◆ AVAILABLE DATA ◆
-------

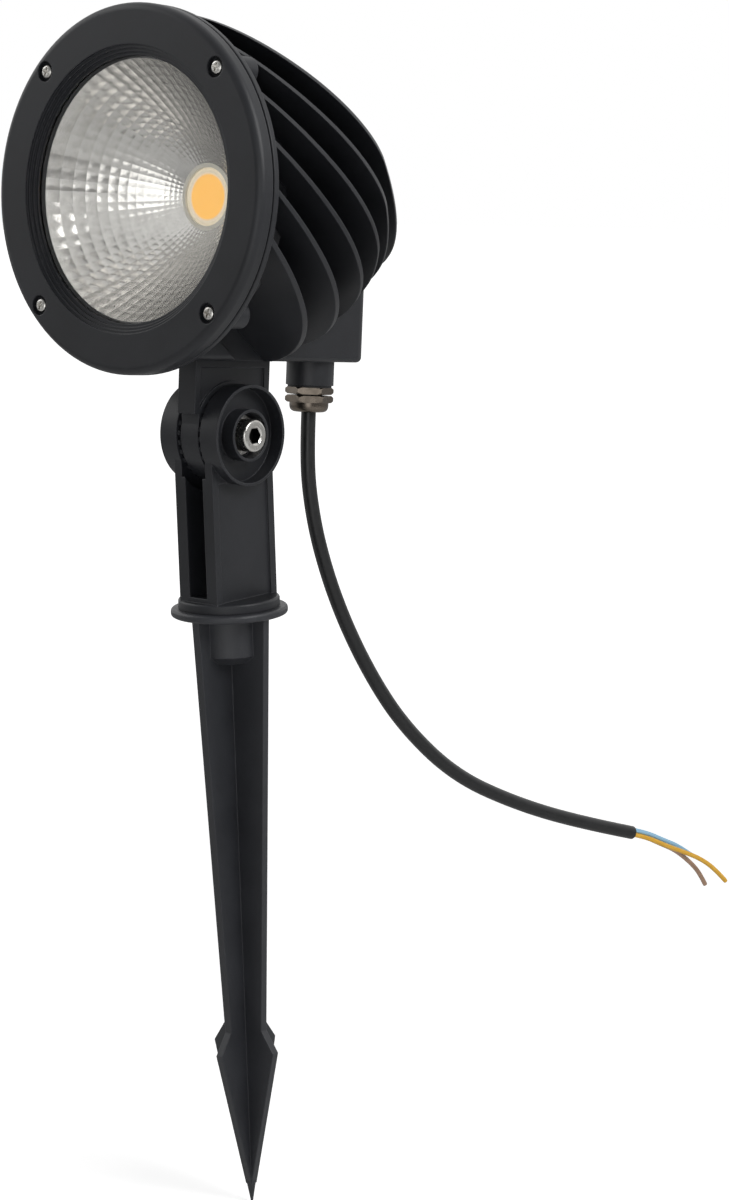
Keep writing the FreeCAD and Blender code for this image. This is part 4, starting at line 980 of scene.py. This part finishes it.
class SPOTLIGHT_OT_stage(bpy.types.Operator):
    """Lay the pale floor and set the soft studio light."""

    bl_idname = "spotlight.stage"
    bl_label = "Stage"

    def execute(self, context):
        settings = context.scene.spotlight_stage
        self.floor(context, settings)
        self.sky(context, settings)
        powers = (settings.key_power, settings.fill_power, settings.window_power)
        for (name, origin, target, size), power in zip(LIGHTS, powers):
            self.light(context, name, origin, target, size, power)
        context.scene.view_settings.view_transform = "Standard"
        return {"FINISHED"}

    def floor(self, context, settings):
        side = np.array([-1.0, 1.0]) * FLOOR_HALF_WIDTH
        x, y = np.meshgrid(side, side, indexing="ij")
        points = np.stack([x, y, np.full_like(x, settings.floor_height)], axis=-1)
        mesh = bpy.data.meshes.new("floor")
        mesh.from_pydata(points.reshape(-1, 3), [], [(0, 2, 3, 1)])
        floor = bpy.data.objects.new("floor", mesh)
        context.scene.collection.objects.link(floor)
        material = bpy.data.materials.new("pale_floor")
        material.use_nodes = True
        tree = material.node_tree
        surface = tree.nodes["Principled BSDF"]
        surface.inputs["Base Color"].default_value = (*settings.floor_color, 1.0)
        surface.inputs["Roughness"].default_value = 0.9
        surface.inputs["Specular IOR Level"].default_value = 0.0
        seen = tree.nodes.new("ShaderNodeLightPath")
        glow = tree.nodes.new("ShaderNodeEmission")
        added = tree.nodes.new("ShaderNodeAddShader")
        place_of = tree.nodes.new("ShaderNodeTexCoord")
        away = tree.nodes.new("ShaderNodeVectorMath")
        away.operation = "LENGTH"
        tree.links.new(place_of.outputs["Object"], away.inputs[0])
        paler = ranged(tree, away.outputs["Value"], *GLOW_REACH, settings.floor_glow, settings.far_glow)
        shown = math_node(tree, "MULTIPLY", paler, seen.outputs["Is Camera Ray"])
        tree.links.new(shown, glow.inputs["Strength"])
        tree.links.new(surface.outputs[0], added.inputs[0])
        tree.links.new(glow.outputs[0], added.inputs[1])
        tree.links.new(added.outputs[0], tree.nodes["Material Output"].inputs["Surface"])
        mesh.materials.append(material)

    def sky(self, context, settings):
        world = bpy.data.worlds.new("studio")
        world.use_nodes = True
        tree = world.node_tree
        background = tree.nodes["Background"]
        background.inputs["Color"].default_value = (1.0, 1.0, 1.0, 1.0)
        seen = tree.nodes.new("ShaderNodeLightPath")
        clear = math_node(tree, "MAXIMUM", seen.outputs["Is Camera Ray"], seen.outputs["Is Transmission Ray"])
        facing = tree.nodes.new("ShaderNodeVectorMath")
        facing.operation = "DOT_PRODUCT"
        facing.inputs[1].default_value = BACKDROP_WAY
        way = tree.nodes.new("ShaderNodeTexCoord")
        tree.links.new(way.outputs["Generated"], facing.inputs[0])
        behind = ranged(tree, facing.outputs["Value"], -0.5, 0.6, settings.room_strength, 1.0)
        mirrored = math_node(tree, "MAXIMUM", seen.outputs["Is Glossy Ray"], settings.sky_strength)
        shown = math_node(tree, "MULTIPLY", mirrored, behind)
        tree.links.new(math_node(tree, "MAXIMUM", clear, shown), background.inputs["Strength"])
        context.scene.world = world

    def light(self, context, name, origin, target, size, power):
        data = bpy.data.lights.new(name, "AREA")
        data.shape = "DISK"
        data.size = size
        data.energy = power
        lamp_object = bpy.data.objects.new(name, data)
        aim = (Vector(target) - Vector(origin)).to_track_quat("-Z", "Y").to_matrix().to_4x4()
        lamp_object.matrix_world = Matrix.Translation(origin) @ aim
        context.scene.collection.objects.link(lamp_object)


class SPOTLIGHT_PT_panel(bpy.types.Panel):
    """Sizes, colours and the steps that build the spotlight."""

    bl_idname = "SPOTLIGHT_PT_panel"
    bl_label = "Spotlight"
    bl_space_type = "VIEW_3D"
    bl_region_type = "UI"
    bl_category = "Spotlight"

    def draw(self, context):
        for name in ("spotlight_look", "spotlight_reflector", "spotlight_lead", "spotlight_stage"):
            settings = getattr(context.scene, name)
            box = self.layout.box()
            for label in settings.bl_rna.properties.keys():
                if label not in ("rna_type", "name"):
                    box.prop(settings, label)
        for step in STEPS:
            self.layout.operator(step.bl_idname)


SETTINGS = {
    "spotlight_look": SpotlightLook,
    "spotlight_reflector": SpotlightReflector,
    "spotlight_lead": SpotlightLead,
    "spotlight_stage": SpotlightStage,
}
STEPS = (
    SPOTLIGHT_OT_camera,
    SPOTLIGHT_OT_lead,
    SPOTLIGHT_OT_reflector,
    SPOTLIGHT_OT_source,
    SPOTLIGHT_OT_bolt,
    SPOTLIGHT_OT_gland,
    SPOTLIGHT_OT_plain_parts,
    SPOTLIGHT_OT_stage,
)
CLASSES = (*SETTINGS.values(), *STEPS, SPOTLIGHT_PT_panel)


def register():
    for item in CLASSES:
        bpy.utils.register_class(item)
    for name, kind in SETTINGS.items():
        setattr(bpy.types.Scene, name, PointerProperty(type=kind))


def unregister():
    for name in SETTINGS:
        delattr(bpy.types.Scene, name)
    for item in reversed(CLASSES):
        bpy.utils.unregister_class(item)


def main():
    register()
    build_materials(bpy.context.scene.spotlight_look)
    bpy.ops.spotlight.camera()
    bpy.ops.spotlight.lead()
    bpy.ops.spotlight.reflector()
    bpy.ops.spotlight.source()
    bpy.ops.spotlight.bolt()
    bpy.ops.spotlight.gland()
    bpy.ops.spotlight.plain_parts()
    bpy.ops.spotlight.stage()


if __name__ == "__main__":
    main()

-------

◆ GIVEN EXERCISE ◆
Quote the listing in full, please, keeping every line exact.

◆ WRITTEN ANSWER ◆
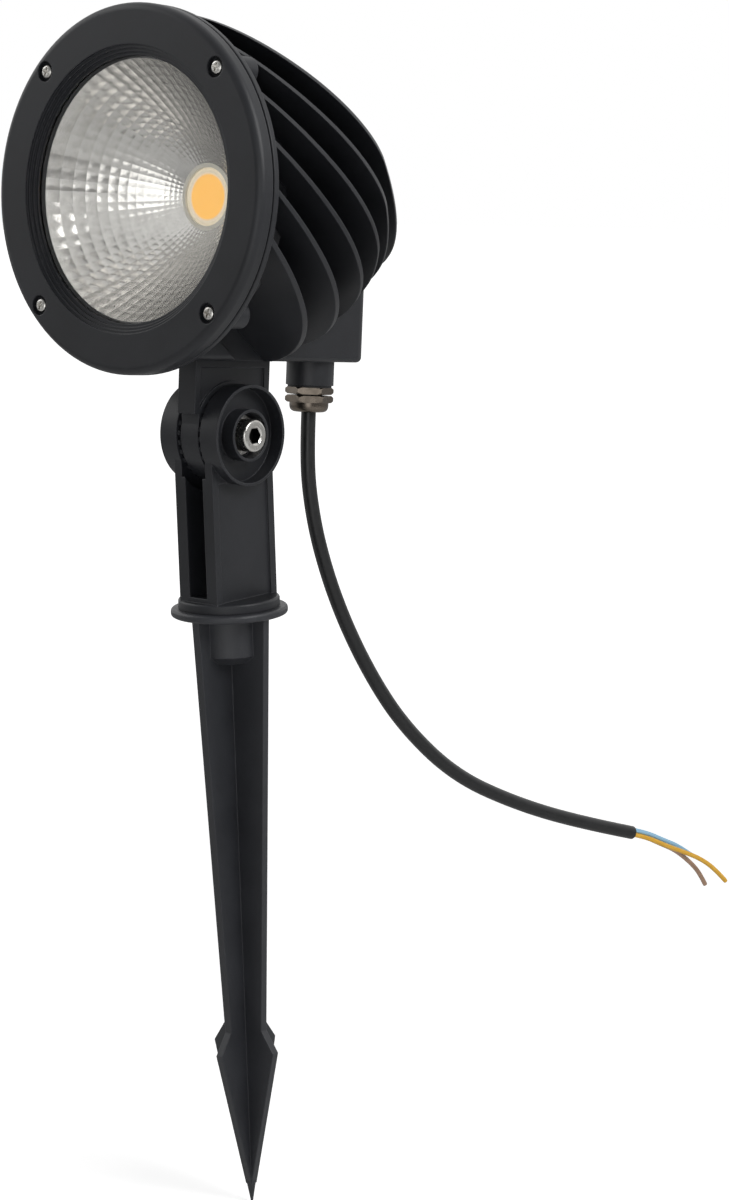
Keep writing the FreeCAD and Blender code for this image. This is part 4, starting at line 980 of scene.py. This part finishes it.
class SPOTLIGHT_OT_stage(bpy.types.Operator):
    """Lay the pale floor and set the soft studio light."""

    bl_idname = "spotlight.stage"
    bl_label = "Stage"

    def execute(self, context):
        settings = context.scene.spotlight_stage
        self.floor(context, settings)
        self.sky(context, settings)
        powers = (settings.key_power, settings.fill_power, settings.window_power)
        for (name, origin, target, size), power in zip(LIGHTS, powers):
            self.light(context, name, origin, target, size, power)
        context.scene.view_settings.view_transform = "Standard"
        return {"FINISHED"}

    def floor(self, context, settings):
        side = np.array([-1.0, 1.0]) * FLOOR_HALF_WIDTH
        x, y = np.meshgrid(side, side, indexing="ij")
        points = np.stack([x, y, np.full_like(x, settings.floor_height)], axis=-1)
        mesh = bpy.data.meshes.new("floor")
        mesh.from_pydata(points.reshape(-1, 3), [], [(0, 2, 3, 1)])
        floor = bpy.data.objects.new("floor", mesh)
        context.scene.collection.objects.link(floor)
        material = bpy.data.materials.new("pale_floor")
        material.use_nodes = True
        tree = material.node_tree
        surface = tree.nodes["Principled BSDF"]
        surface.inputs["Base Color"].default_value = (*settings.floor_color, 1.0)
        surface.inputs["Roughness"].default_value = 0.9
        surface.inputs["Specular IOR Level"].default_value = 0.0
        seen = tree.nodes.new("ShaderNodeLightPath")
        glow = tree.nodes.new("ShaderNodeEmission")
        added = tree.nodes.new("ShaderNodeAddShader")
        place_of = tree.nodes.new("ShaderNodeTexCoord")
        away = tree.nodes.new("ShaderNodeVectorMath")
        away.operation = "LENGTH"
        tree.links.new(place_of.outputs["Object"], away.inputs[0])
        paler = ranged(tree, away.outputs["Value"], *GLOW_REACH, settings.floor_glow, settings.far_glow)
        shown = math_node(tree, "MULTIPLY", paler, seen.outputs["Is Camera Ray"])
        tree.links.new(shown, glow.inputs["Strength"])
        tree.links.new(surface.outputs[0], added.inputs[0])
        tree.links.new(glow.outputs[0], added.inputs[1])
        tree.links.new(added.outputs[0], tree.nodes["Material Output"].inputs["Surface"])
        mesh.materials.append(material)

    def sky(self, context, settings):
        world = bpy.data.worlds.new("studio")
        world.use_nodes = True
        tree = world.node_tree
        background = tree.nodes["Background"]
        background.inputs["Color"].default_value = (1.0, 1.0, 1.0, 1.0)
        seen = tree.nodes.new("ShaderNodeLightPath")
        clear = math_node(tree, "MAXIMUM", seen.outputs["Is Camera Ray"], seen.outputs["Is Transmission Ray"])
        facing = tree.nodes.new("ShaderNodeVectorMath")
        facing.operation = "DOT_PRODUCT"
        facing.inputs[1].default_value = BACKDROP_WAY
        way = tree.nodes.new("ShaderNodeTexCoord")
        tree.links.new(way.outputs["Generated"], facing.inputs[0])
        behind = ranged(tree, facing.outputs["Value"], -0.5, 0.6, settings.room_strength, 1.0)
        mirrored = math_node(tree, "MAXIMUM", seen.outputs["Is Glossy Ray"], settings.sky_strength)
        shown = math_node(tree, "MULTIPLY", mirrored, behind)
        tree.links.new(math_node(tree, "MAXIMUM", clear, shown), background.inputs["Strength"])
        context.scene.world = world

    def light(self, context, name, origin, target, size, power):
        data = bpy.data.lights.new(name, "AREA")
        data.shape = "DISK"
        data.size = size
        data.energy = power
        lamp_object = bpy.data.objects.new(name, data)
        aim = (Vector(target) - Vector(origin)).to_track_quat("-Z", "Y").to_matrix().to_4x4()
        lamp_object.matrix_world = Matrix.Translation(origin) @ aim
        context.scene.collection.objects.link(lamp_object)


class SPOTLIGHT_PT_panel(bpy.types.Panel):
    """Sizes, colours and the steps that build the spotlight."""

    bl_idname = "SPOTLIGHT_PT_panel"
    bl_label = "Spotlight"
    bl_space_type = "VIEW_3D"
    bl_region_type = "UI"
    bl_category = "Spotlight"

    def draw(self, context):
        for name in ("spotlight_look", "spotlight_reflector", "spotlight_lead", "spotlight_stage"):
            settings = getattr(context.scene, name)
            box = self.layout.box()
            for label in settings.bl_rna.properties.keys():
                if label not in ("rna_type", "name"):
                    box.prop(settings, label)
        for step in STEPS:
            self.layout.operator(step.bl_idname)


SETTINGS = {
    "spotlight_look": SpotlightLook,
    "spotlight_reflector": SpotlightReflector,
    "spotlight_lead": SpotlightLead,
    "spotlight_stage": SpotlightStage,
}
STEPS = (
    SPOTLIGHT_OT_camera,
    SPOTLIGHT_OT_lead,
    SPOTLIGHT_OT_reflector,
    SPOTLIGHT_OT_source,
    SPOTLIGHT_OT_bolt,
    SPOTLIGHT_OT_gland,
    SPOTLIGHT_OT_plain_parts,
    SPOTLIGHT_OT_stage,
)
CLASSES = (*SETTINGS.values(), *STEPS, SPOTLIGHT_PT_panel)


def register():
    for item in CLASSES:
        bpy.utils.register_class(item)
    for name, kind in SETTINGS.items():
        setattr(bpy.types.Scene, name, PointerProperty(type=kind))


def unregister():
    for name in SETTINGS:
        delattr(bpy.types.Scene, name)
    for item in reversed(CLASSES):
        bpy.utils.unregister_class(item)


def main():
    register()
    build_materials(bpy.context.scene.spotlight_look)
    bpy.ops.spotlight.camera()
    bpy.ops.spotlight.lead()
    bpy.ops.spotlight.reflector()
    bpy.ops.spotlight.source()
    bpy.ops.spotlight.bolt()
    bpy.ops.spotlight.gland()
    bpy.ops.spotlight.plain_parts()
    bpy.ops.spotlight.stage()


if __name__ == "__main__":
    main()